Die Republik bedarf dringend einer Entsozialdemokratisierung
Ob die ÖVP/FPÖ-Regierung Erfolg haben wird, hängt vor allem davon ab, ob ihr eine fundamentale Änderung der hiesigen Mentalität gelingt.
Wer genauer hinhört, wie die beiden prospektiven Regierungsparteien ÖVP und FPÖ ihr gemeinsames Werk in bisher nicht eben üppige Begrifflichkeiten fassen, dem fällt die völlige Abwesenheit eines prominenten Begriffs auf: „Wende“. Weit und breit ist da im Herbst 2017, ganz anders als beim Vorgängermodell, der Regierung Schüssel, nicht die Rede von einer Wende, einer Wenderegierung oder dergleichen.
Zufall? Die – in dieser Hinsicht übrigens bemerkenswert professionell agierende – Truppe um Sebastian Kurz führt die junge politische Marke der Neuen Volkspartei ebenso straff wie präzise; die Verwendung der damit verbundenen Begriffe und Bilder wird präzise gesteuert.
Es ist daher auszuschließen, dass die „Wende“rein zufällig irgendwie verloren gegangen ist. Zu vermuten ist vielmehr, dass der Begriff einfach zu belastet erschienen ist. Einzelne Teile des Nachlasses der 2000er-Wenderegierung waren ja von überschaubarer Attraktivität; und Assoziationen daran sind nun offenbar unerwünscht.

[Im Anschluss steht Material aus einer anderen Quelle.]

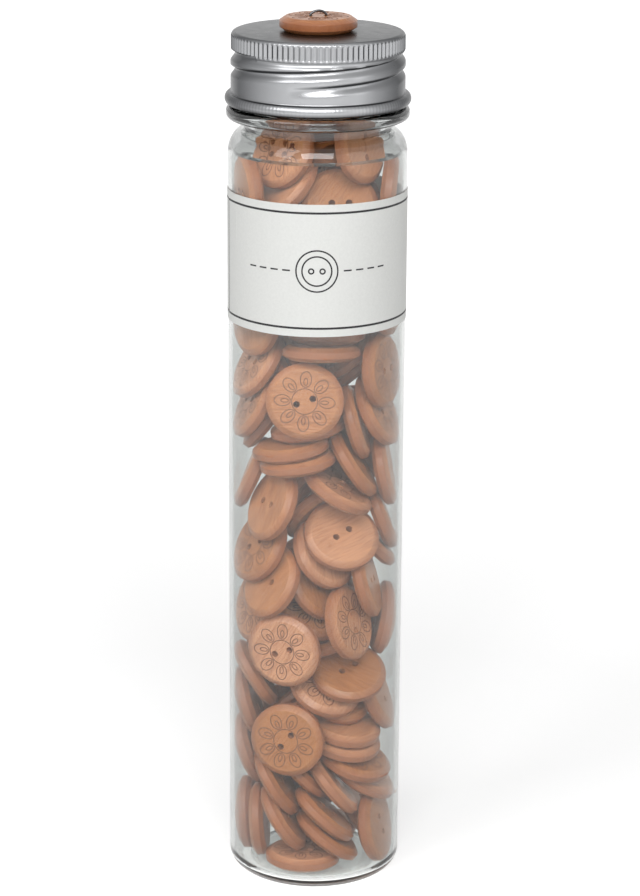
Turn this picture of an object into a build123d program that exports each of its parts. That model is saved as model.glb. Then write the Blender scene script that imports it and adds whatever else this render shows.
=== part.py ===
from build123d import *
import math
import os

import numpy as np

# A clear bottle full of loose two-hole buttons, closed by a metal screw cap that carries one button.
# The origin is on the bottle's axis, in the plane it stands on, with +Z up and the front towards -Y.

# Button sizes
button_diameter = 18.0
button_thickness = 3.4
button_rim = 1.5
button_bevel = 1.4
hole_diameter = 1.6
hole_spacing = 4.0
front_sides = 10
inner_sides = 6
hole_sides = 4
wire_hole_sides = 6
liner_sides = 48
corner_count = 2
shoulder_count = 3
arc_count = 4
edge_count = 2
roll_count = 4

# Bottle sizes
bottle_diameter = 42.0
bottle_wall = 1.0
body_height = 179.0
base_corner = 3.2
base_thickness = 1.6
inner_corner = 2.4
foot_inset = 5.5
foot_slope = 1.4
punt_depth = 0.9
shoulder_height = 5.6
shoulder_wall = 1.0
neck_inset = 3.9
neck_wall = 2.4
bead_overhang = 0.4
bead_height = 2.8
bead_lift = 2.4
bead_bevel = 0.8
finish_step = 0.7
finish_height = 15.4

# Cap sizes
cap_stand_off = 2.2
cap_wall = 0.4
cap_gap = 0.4
cap_edge = 1.1
roll_radius = 1.5
knurl_count = 96
knurl_height = 3.0
knurl_depth = 0.3
knurl_land = 0.05
waist_depth = 0.55
waist_height = 2.0

# Liner, label and wire sizes
liner_thickness = 1.5
liner_clearance = 0.15
liner_pocket_depth = 1.0
liner_pocket_clearance = 0.4
label_height = 31.0
label_drop = 8.3
label_thickness = 0.12
label_overlap = 14.0
label_seam = 194.0
wire_diameter = 0.8
wire_clearance = 0.15
wire_arch = 1.3
wire_tail = 2.2
wire_bend = 0.5
wire_sides = 6
cap_button_spin = 12.0

# Heap sizes
button_count = 120
heap_clearance = 0.12
heap_headroom = 13.0
inner_groups = 6
single_buttons = 28
settling_count = 900
settling_seed = 7
rim_count = 16
clear_buttons = 20
clear_give = 0.03
shown_give = 0.25
clear_pull = 0.2
shown_pull = 0.15
home_share = 0.8
start_size = 0.45
growth = 1.2
start_inset = 0.4
start_apart = 0.34
start_low = 0.3
start_high = 0.7
start_upward = 0.6
start_count = 20000
push_share = 0.45
pair_margin = 2.0
pair_count = 5
quick_count = 3
exact_count = 60
left_over = 0.6
short_count = 150
small_gap = 1e-3

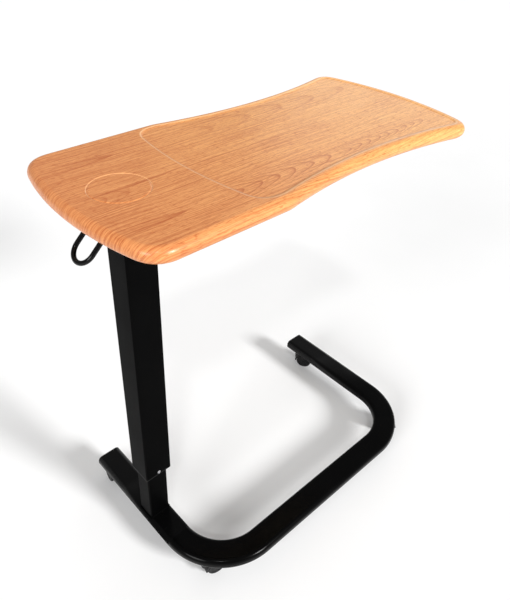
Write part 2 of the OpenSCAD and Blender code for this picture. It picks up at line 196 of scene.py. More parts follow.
class Shell:
    """A mesh put together from closed rings of points, strips between them and flat fills."""

    def __init__(self):
        self.points, self.flat, self.pale, self.faces, self.kinds = [], [], [], [], []

    def ring(self, points, flat=None, pale=0.0):
        """Adds a ring of points and returns its indices. flat is where each lies on the unrolled
        foil, and pale is the light painted into the foil there: a painted highlight above 0, a painted
        shade below 0."""
        first = len(self.points)
        self.points += [tuple(p) for p in points]
        self.pale += [pale] * len(points)
        self.flat += [tuple(f) for f in (flat or [(p[0], p[1]) for p in points])]
        return list(range(first, len(self.points)))

    def face(self, indices, kind=0):
        self.faces.append(indices)
        self.kinds.append(kind)

    def strip(self, a, b, kind=0):
        """Quads between two closed rings of as many points."""
        for i in range(len(a)):
            j = (i + 1) % len(a)
            self.face((a[i], a[j], b[j], b[i]), kind)

    def strips(self, rings, kind=0):
        for a, b in zip(rings, rings[1:]):
            self.strip(a, b, kind)

    def fill(self, outer, holes=(), kind=0, up=True):
        """Triangles over a flat area with holes. outer and holes are rings of indices."""
        loops = [outer, *holes]
        index = [i for loop in loops for i in loop]
        spots = [Vector(self.points[i][:2]) for i in index]
        edges, start = [], 0
        for loop in loops:
            n = len(loop)
            edges += [(start + k, start + (k + 1) % n) for k in range(n)]
            start += n
        borders = [[Vector(self.points[i][:2]) for i in loop] for loop in loops]
        result = delaunay_2d_cdt(spots, edges, [], 1, 1e-9)
        for triangle in result[2]:
            corners = [result[0][k] for k in triangle]
            middle = sum(corners, Vector((0, 0))) / 3
            if not inside(middle, borders[0]) or any(inside(middle, b) for b in borders[1:]):
                continue
            wanted = [index[result[3][k][0]] for k in triangle]
            a, b, c = corners
            turn = (b - a).cross(c - a)
            if (turn > 0) != up:
                wanted.reverse()
            self.face(wanted, kind)

    def build(self, name, materials, uv=None):
        mesh = bpy.data.meshes.new(name)
        mesh.from_pydata(self.points, [], self.faces)
        for material in materials:
            mesh.materials.append(material)
        mesh.polygons.foreach_set("material_index", self.kinds)
        mesh.polygons.foreach_set("use_smooth", [True] * len(self.faces))
        if uv:
            layer = mesh.uv_layers.new(name=uv)
            for spot, loop in zip(layer.data, mesh.loops):
                spot.uv = self.flat[loop.vertex_index]
            # This attribute holds the foil's painted highlight (above 0) and painted shade (below 0).
            mesh.attributes.new("pale", "FLOAT", "POINT").data.foreach_set("value", self.pale)
        mesh.validate()
        mesh.update()
        piece = bpy.data.objects.new(name, mesh)
        bpy.context.scene.collection.objects.link(piece)
        return piece


def inside(p, border):
    """Whether a point lies inside a closed border."""
    hit = False
    for a, b in zip(border, border[1:] + border[:1]):
        if (a.y > p.y) != (b.y > p.y) and p.x < (b.x - a.x) * (p.y - a.y) / (b.y - a.y) + a.x:
            hit = not hit
    return hit


def settle(piece, body, slot, *nodes):
    """Puts a finished piece on its body and lets it stand for CAD nodes, which it hides."""
    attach(piece, body)
    if nodes:
        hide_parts(*nodes)
    return piece


def swept(name, sections, closed_path, materials):
    """A tube through sections, which are rings of 3-D points; open ends get flat faces."""
    shell = Shell()
    rings = [shell.ring(s) for s in sections]
    shell.strips(rings + rings[:1] if closed_path else rings)
    if not closed_path:
        shell.face(list(reversed(rings[0])))
        shell.face(rings[-1])
    return shell.build(name, materials)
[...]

Das ändert freilich gar nichts daran, dass Österreich eine Wende heute sehr dringend braucht, vielleicht sogar noch dringender als 2000 nach den bleiernen Jahren der damaligen Großen Koalition.
Es ist vor allem eine völlige Wende der grundlegenden Mentalitäten nicht nur der Regierung, sondern letztlich auch der Regierten, die Österreich heute benötigt.
Daran, ob ihr diese Wende der Mentalitäten zumindest ein Stück weit gelingt, wird die neue Regierung vor allem zu messen sein, alles andere ist dagegen eher zweitrangig: Es ist dies eine Wende weg von jener schrecklichen Mentalität des „Holen Sie sich, was Ihnen zusteht“hin zu einer Mentalität, die das Erbringen von Leistung viel stärker belohnt, den Konsum auf Kosten der anderen hingegen zur wirklichen Ausnahme in Notfällen macht.
Es ist dies eine Wende weg von einer Mentalität des Schuldenmachens zu einer Mentalität der Sparsamkeit als Vo- raussetzung künftiger Investitionen, und zwar nicht zulasten der noch nicht Geborenen, wie das seit einem halben Jahrhundert unseliger Brauch geworden ist.
Es ist dies eine Wende weg von der Mentalität des umfassend betreuten Bürgers, den der Staat wegen jedes schmerzenden Hühnerauges zudringlich betreut, hin zu einem Citoyen, der vom Staat möglichst in Ruhe gelassen wird, solange es nicht unbedingt notwendig ist.
Es ist dies eine Wende weg von einer Gesellschaft, die zu einer Art Großkindergarten verkommen ist, in dem die Betreuer darauf achten, dass die Raumtemperatur stimmt, pünktlich bekömmliche Mahlzeiten serviert werden und sich die Bürger beim Spielen nicht wehtun, hin zu einer Gemeinschaft Erwachsener, die selbst wissen, was gut für sie ist und was nicht.
Letztlich geht es also darum, jenes komfortable, wohlige Volksheim – so nannten die Schweden lang diesen Typus Gesellschaft –, in das wir alle seit Jahrzehnten geschubst worden sind und als dessen wohlmeinende Anstaltsleitung sich die Regierungen stets verstehen, endlich abzureißen. Und durch einen minimalistischen Neubau zu ersetzen.
Das wird nur möglich sein, wenn es der neuen Regierung gelingt, „die Sozialisten in allen Parteien“(Friedrich A. Hayek) zumindest ein Stück zurückzudrängen. Leicht wird das nicht, schon allein deshalb, weil natürlich auch ÖVP und noch mehr die FPÖ vom Phänomen der „Sozialisten in allen Parteien“betroffen sind – wie übrigens nahezu alle zeitgenössischen Parteien Europas mehr oder weniger.
Entschließen sich ÖVP und FPÖ – was derzeit freilich noch völlig offen ist – dazu, das abgehauste Volksheim lediglich mit einem neuen Management und ein paar neuen Aufsehern zu beschicken, dann vergeben sie eine Chance, die sich heuer erstmals seit fast 20 Jahren so ergibt.
Das Land braucht aber nicht das, sondern eben eine wirkliche Wende. Wie sie dann heißt, ist völlig egal.